▶ [Stated task]: Every line in the data below from the one containing "for piece, make" down to the one containing "Vector(map(max, high, point))", both included, must be retyped exactly; no other line is to appear.
***
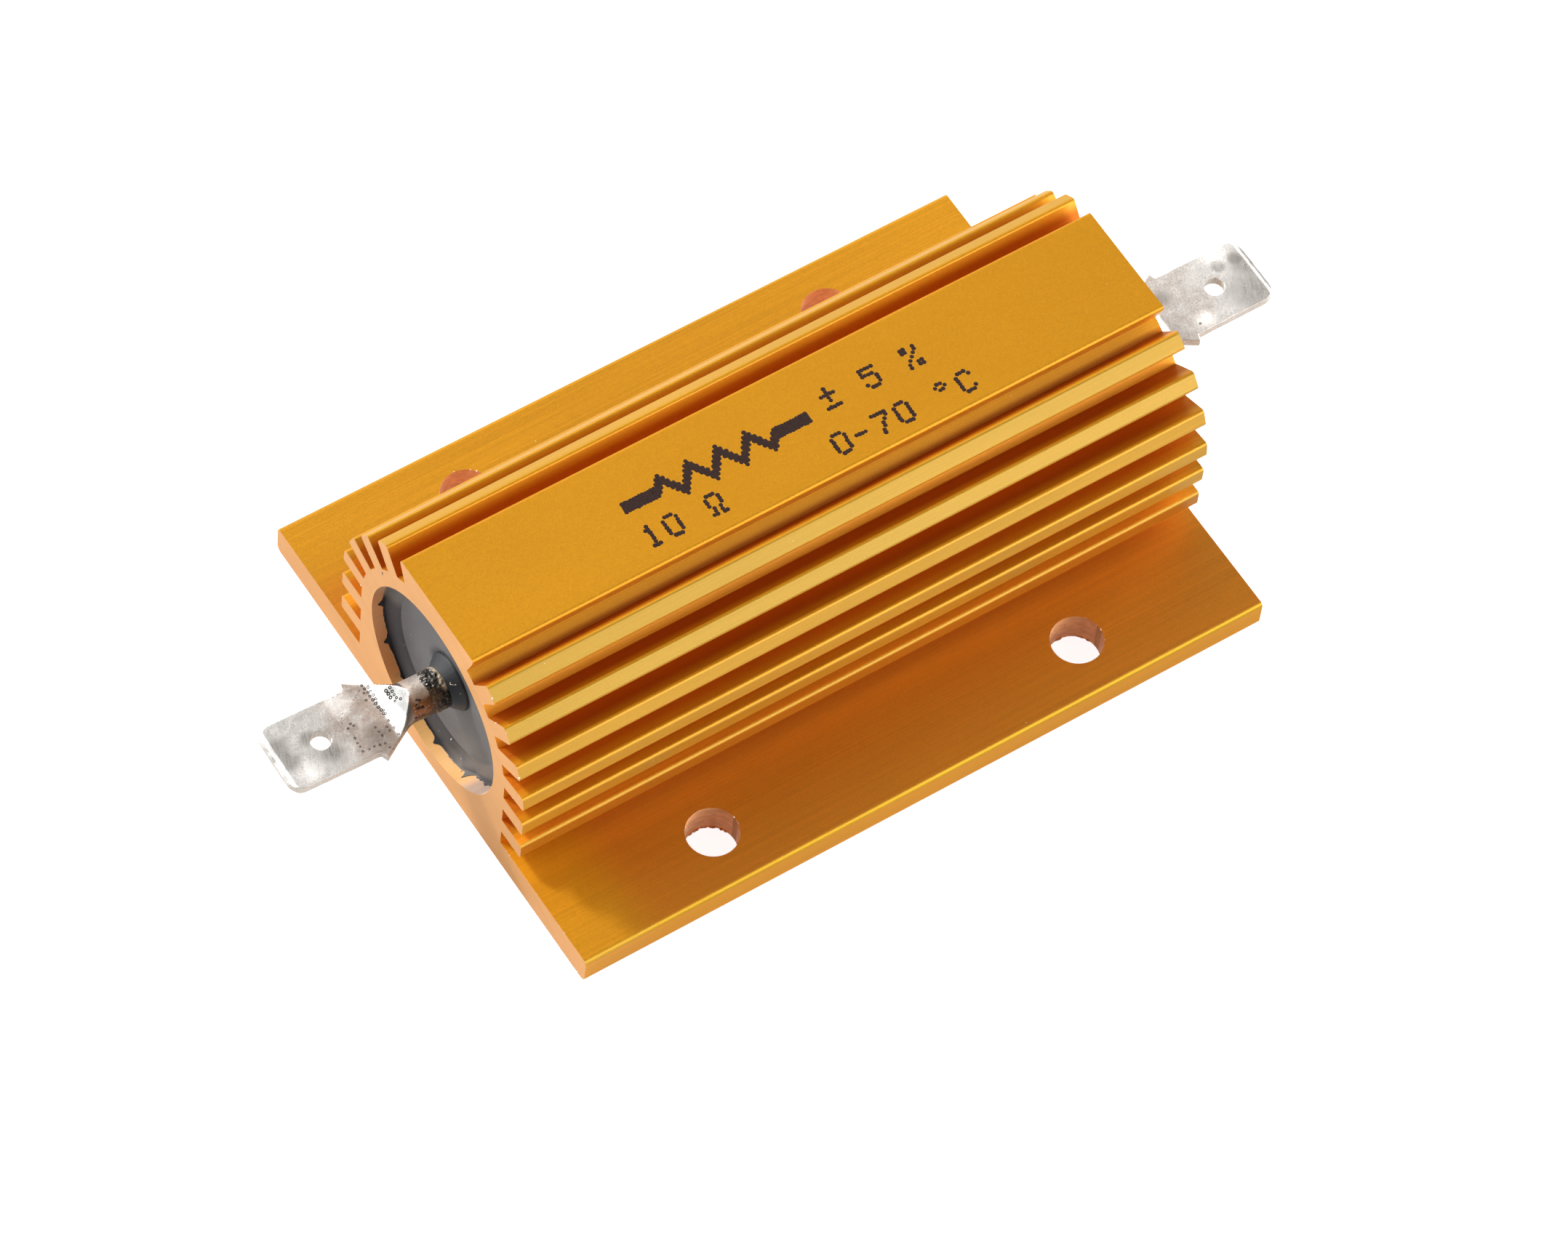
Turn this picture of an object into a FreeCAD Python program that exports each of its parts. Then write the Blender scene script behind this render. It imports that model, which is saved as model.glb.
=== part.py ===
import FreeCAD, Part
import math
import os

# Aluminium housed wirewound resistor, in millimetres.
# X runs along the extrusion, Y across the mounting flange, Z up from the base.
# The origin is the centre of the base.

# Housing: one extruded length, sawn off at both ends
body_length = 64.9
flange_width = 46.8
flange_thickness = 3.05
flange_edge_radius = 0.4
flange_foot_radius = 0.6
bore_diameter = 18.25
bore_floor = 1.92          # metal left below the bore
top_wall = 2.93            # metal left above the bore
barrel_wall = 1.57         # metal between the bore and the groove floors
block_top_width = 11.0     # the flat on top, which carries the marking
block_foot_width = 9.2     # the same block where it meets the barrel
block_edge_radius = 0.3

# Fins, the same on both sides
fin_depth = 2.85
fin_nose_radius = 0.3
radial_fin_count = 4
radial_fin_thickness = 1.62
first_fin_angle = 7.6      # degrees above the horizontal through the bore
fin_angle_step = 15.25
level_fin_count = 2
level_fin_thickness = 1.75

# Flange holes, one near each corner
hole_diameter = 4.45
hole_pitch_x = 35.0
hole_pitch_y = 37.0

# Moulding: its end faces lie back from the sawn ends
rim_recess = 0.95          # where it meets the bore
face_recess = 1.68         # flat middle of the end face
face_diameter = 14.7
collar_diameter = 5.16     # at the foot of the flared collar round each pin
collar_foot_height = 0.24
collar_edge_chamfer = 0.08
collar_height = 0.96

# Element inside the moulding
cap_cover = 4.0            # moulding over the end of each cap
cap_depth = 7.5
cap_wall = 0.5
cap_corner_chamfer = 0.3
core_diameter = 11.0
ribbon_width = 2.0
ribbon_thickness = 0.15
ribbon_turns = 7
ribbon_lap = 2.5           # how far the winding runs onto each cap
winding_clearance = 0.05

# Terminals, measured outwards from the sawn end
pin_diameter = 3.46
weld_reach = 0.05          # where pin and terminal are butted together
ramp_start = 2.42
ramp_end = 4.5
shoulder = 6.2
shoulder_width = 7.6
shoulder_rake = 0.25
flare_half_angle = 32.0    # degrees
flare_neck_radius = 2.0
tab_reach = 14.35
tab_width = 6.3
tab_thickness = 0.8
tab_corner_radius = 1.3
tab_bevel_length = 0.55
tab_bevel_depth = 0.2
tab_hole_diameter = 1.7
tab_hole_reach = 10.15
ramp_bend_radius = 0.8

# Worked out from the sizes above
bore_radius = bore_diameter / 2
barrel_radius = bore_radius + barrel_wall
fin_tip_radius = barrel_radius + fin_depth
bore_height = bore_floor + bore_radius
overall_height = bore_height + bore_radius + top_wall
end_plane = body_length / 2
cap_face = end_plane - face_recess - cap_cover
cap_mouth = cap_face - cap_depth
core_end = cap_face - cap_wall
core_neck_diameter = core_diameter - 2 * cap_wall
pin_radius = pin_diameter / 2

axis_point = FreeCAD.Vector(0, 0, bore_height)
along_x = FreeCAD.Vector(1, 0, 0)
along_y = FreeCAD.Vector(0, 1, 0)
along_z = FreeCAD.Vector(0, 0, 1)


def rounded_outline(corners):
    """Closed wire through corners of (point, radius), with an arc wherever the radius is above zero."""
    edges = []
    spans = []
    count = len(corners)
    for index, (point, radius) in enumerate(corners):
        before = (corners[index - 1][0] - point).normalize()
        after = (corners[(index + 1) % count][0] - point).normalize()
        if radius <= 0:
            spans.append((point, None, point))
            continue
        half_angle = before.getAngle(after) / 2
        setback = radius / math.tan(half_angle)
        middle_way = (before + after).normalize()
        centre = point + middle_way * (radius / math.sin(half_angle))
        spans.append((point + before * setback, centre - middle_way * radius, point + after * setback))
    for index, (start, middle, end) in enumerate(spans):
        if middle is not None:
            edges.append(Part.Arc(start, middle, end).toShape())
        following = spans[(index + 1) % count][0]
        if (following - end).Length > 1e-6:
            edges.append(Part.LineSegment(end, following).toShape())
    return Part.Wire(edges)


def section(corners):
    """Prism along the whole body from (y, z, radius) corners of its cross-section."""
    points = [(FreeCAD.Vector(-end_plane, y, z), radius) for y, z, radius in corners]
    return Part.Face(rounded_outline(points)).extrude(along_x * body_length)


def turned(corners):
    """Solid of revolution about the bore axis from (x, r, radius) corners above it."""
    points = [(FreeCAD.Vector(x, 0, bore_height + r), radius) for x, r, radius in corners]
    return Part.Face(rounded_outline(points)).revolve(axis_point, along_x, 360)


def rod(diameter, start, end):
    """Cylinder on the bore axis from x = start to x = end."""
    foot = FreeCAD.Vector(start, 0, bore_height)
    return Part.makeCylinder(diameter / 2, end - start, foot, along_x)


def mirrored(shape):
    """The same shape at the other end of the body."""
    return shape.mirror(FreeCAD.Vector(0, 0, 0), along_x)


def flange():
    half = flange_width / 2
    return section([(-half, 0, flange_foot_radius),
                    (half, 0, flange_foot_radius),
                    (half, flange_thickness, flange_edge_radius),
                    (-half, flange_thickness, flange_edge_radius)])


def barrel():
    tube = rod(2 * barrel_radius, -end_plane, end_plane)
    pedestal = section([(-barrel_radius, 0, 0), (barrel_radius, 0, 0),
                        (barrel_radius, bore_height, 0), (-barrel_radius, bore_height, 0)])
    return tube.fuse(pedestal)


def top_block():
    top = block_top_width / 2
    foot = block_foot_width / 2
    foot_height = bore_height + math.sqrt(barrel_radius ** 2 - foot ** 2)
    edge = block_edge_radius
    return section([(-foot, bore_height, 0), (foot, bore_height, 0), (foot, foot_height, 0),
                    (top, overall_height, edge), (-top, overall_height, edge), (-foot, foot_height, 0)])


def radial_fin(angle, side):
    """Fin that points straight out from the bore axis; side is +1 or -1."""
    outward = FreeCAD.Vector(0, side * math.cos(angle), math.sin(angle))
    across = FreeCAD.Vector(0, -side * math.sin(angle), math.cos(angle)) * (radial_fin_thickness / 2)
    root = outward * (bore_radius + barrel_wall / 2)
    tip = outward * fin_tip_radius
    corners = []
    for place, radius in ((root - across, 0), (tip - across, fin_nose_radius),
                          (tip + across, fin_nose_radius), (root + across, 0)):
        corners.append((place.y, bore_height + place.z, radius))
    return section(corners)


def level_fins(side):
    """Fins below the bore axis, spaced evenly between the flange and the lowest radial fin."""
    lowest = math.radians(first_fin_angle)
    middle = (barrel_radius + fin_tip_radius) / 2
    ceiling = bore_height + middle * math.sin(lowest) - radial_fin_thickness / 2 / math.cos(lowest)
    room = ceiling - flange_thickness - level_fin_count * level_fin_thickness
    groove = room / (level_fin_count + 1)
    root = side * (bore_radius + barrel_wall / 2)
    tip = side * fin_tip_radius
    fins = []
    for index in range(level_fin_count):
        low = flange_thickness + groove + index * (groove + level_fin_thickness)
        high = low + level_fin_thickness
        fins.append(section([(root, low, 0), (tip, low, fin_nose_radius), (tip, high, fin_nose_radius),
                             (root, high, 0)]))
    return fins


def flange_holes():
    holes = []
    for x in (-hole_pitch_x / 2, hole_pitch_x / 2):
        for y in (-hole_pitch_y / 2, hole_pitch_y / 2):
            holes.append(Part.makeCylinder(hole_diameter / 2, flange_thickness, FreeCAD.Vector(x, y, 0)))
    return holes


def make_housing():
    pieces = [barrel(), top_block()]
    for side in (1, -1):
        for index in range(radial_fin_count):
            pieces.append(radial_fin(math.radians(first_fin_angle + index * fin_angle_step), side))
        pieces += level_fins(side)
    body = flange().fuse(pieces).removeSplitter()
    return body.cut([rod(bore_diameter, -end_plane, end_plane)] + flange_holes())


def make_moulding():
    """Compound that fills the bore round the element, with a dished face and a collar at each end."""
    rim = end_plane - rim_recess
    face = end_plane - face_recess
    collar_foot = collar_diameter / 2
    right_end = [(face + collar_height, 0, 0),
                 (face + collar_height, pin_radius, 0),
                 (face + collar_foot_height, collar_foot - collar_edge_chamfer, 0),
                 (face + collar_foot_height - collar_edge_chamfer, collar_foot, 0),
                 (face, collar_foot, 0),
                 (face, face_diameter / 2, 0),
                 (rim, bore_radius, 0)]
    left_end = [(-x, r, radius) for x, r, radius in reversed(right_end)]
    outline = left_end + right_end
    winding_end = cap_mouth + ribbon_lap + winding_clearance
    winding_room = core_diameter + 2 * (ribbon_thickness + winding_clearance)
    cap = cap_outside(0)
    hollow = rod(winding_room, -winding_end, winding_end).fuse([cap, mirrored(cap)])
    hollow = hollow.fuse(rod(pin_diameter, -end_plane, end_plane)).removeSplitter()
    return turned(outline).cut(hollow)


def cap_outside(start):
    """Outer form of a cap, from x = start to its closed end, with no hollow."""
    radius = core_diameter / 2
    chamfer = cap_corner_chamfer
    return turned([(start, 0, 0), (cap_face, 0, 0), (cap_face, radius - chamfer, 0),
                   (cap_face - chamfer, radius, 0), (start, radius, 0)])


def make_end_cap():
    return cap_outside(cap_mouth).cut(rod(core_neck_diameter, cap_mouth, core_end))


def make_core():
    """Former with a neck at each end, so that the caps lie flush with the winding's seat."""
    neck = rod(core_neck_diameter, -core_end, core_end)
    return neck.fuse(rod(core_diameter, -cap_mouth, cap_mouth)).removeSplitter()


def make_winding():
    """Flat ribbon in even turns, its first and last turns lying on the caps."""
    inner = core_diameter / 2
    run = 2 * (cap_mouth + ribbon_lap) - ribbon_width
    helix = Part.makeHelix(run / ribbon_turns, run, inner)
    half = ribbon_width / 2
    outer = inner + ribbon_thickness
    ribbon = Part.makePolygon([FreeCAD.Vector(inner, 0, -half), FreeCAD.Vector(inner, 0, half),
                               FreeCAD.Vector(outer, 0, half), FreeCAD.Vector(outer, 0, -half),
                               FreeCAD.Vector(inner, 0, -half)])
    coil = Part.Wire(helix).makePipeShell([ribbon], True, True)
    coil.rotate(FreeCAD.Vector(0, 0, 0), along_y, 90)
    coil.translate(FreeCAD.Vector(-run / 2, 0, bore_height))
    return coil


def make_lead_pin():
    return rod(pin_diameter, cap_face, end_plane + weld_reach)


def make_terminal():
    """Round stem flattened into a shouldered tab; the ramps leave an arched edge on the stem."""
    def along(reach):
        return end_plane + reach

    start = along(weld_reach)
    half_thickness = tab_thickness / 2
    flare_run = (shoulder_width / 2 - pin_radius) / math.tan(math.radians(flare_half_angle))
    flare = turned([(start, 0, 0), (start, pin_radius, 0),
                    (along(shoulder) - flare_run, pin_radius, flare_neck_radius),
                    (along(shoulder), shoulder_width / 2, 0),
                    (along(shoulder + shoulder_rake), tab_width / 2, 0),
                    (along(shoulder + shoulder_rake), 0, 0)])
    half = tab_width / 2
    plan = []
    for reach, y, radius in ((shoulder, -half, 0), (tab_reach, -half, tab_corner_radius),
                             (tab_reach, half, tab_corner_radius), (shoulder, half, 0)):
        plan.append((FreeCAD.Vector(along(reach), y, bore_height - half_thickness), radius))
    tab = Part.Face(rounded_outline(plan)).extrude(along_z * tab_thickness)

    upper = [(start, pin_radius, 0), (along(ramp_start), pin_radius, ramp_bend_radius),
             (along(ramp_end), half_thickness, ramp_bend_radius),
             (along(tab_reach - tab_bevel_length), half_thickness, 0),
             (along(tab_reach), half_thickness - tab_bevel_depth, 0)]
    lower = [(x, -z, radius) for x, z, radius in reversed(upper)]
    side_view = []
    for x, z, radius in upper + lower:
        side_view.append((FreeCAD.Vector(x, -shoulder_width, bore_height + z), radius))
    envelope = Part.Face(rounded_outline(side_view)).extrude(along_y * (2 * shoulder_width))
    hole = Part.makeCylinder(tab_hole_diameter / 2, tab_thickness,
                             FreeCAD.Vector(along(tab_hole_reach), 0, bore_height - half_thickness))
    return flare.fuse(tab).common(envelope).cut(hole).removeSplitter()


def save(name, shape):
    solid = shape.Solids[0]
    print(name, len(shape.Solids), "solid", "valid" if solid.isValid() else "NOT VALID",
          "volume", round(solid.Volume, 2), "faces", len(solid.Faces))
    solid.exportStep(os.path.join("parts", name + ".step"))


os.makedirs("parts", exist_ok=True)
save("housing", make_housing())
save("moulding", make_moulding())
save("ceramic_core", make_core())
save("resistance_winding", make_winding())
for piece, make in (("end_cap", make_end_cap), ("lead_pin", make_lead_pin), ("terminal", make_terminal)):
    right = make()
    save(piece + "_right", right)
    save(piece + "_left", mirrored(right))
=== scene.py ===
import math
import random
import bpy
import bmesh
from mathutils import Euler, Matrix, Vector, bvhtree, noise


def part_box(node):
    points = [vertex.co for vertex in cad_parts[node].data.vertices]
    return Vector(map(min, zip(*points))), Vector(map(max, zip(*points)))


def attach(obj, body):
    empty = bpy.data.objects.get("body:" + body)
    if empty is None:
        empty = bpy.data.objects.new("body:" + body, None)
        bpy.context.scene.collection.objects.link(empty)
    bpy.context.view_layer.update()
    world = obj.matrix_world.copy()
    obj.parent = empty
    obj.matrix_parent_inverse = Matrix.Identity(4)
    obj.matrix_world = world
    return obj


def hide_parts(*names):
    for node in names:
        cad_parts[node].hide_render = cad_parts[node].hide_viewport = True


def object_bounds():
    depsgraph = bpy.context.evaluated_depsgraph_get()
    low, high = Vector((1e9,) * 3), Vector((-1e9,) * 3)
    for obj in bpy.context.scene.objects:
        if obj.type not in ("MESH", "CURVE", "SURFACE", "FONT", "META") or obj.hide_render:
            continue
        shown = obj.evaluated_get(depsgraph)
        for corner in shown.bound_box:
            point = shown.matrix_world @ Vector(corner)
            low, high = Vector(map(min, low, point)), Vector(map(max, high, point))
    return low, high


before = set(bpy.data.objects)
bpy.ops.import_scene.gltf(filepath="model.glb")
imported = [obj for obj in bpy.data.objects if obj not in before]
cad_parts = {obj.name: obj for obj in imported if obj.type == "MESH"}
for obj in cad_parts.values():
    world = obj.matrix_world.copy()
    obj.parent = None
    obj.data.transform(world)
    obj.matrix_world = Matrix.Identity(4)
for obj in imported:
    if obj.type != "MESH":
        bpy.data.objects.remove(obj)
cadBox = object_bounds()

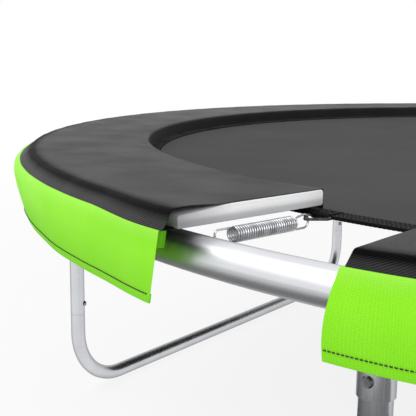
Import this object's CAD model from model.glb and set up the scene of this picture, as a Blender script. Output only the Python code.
***
▶ [Response for this exercise]:
for piece, make in (("end_cap", make_end_cap), ("lead_pin", make_lead_pin), ("terminal", make_terminal)):
    right = make()
    save(piece + "_right", right)
    save(piece + "_left", mirrored(right))
=== scene.py ===
import math
import random
import bpy
import bmesh
from mathutils import Euler, Matrix, Vector, bvhtree, noise


def part_box(node):
    points = [vertex.co for vertex in cad_parts[node].data.vertices]
    return Vector(map(min, zip(*points))), Vector(map(max, zip(*points)))


def attach(obj, body):
    empty = bpy.data.objects.get("body:" + body)
    if empty is None:
        empty = bpy.data.objects.new("body:" + body, None)
        bpy.context.scene.collection.objects.link(empty)
    bpy.context.view_layer.update()
    world = obj.matrix_world.copy()
    obj.parent = empty
    obj.matrix_parent_inverse = Matrix.Identity(4)
    obj.matrix_world = world
    return obj


def hide_parts(*names):
    for node in names:
        cad_parts[node].hide_render = cad_parts[node].hide_viewport = True


def object_bounds():
    depsgraph = bpy.context.evaluated_depsgraph_get()
    low, high = Vector((1e9,) * 3), Vector((-1e9,) * 3)
    for obj in bpy.context.scene.objects:
        if obj.type not in ("MESH", "CURVE", "SURFACE", "FONT", "META") or obj.hide_render:
            continue
        shown = obj.evaluated_get(depsgraph)
        for corner in shown.bound_box:
            point = shown.matrix_world @ Vector(corner)
            low, high = Vector(map(min, low, point)), Vector(map(max, high, point))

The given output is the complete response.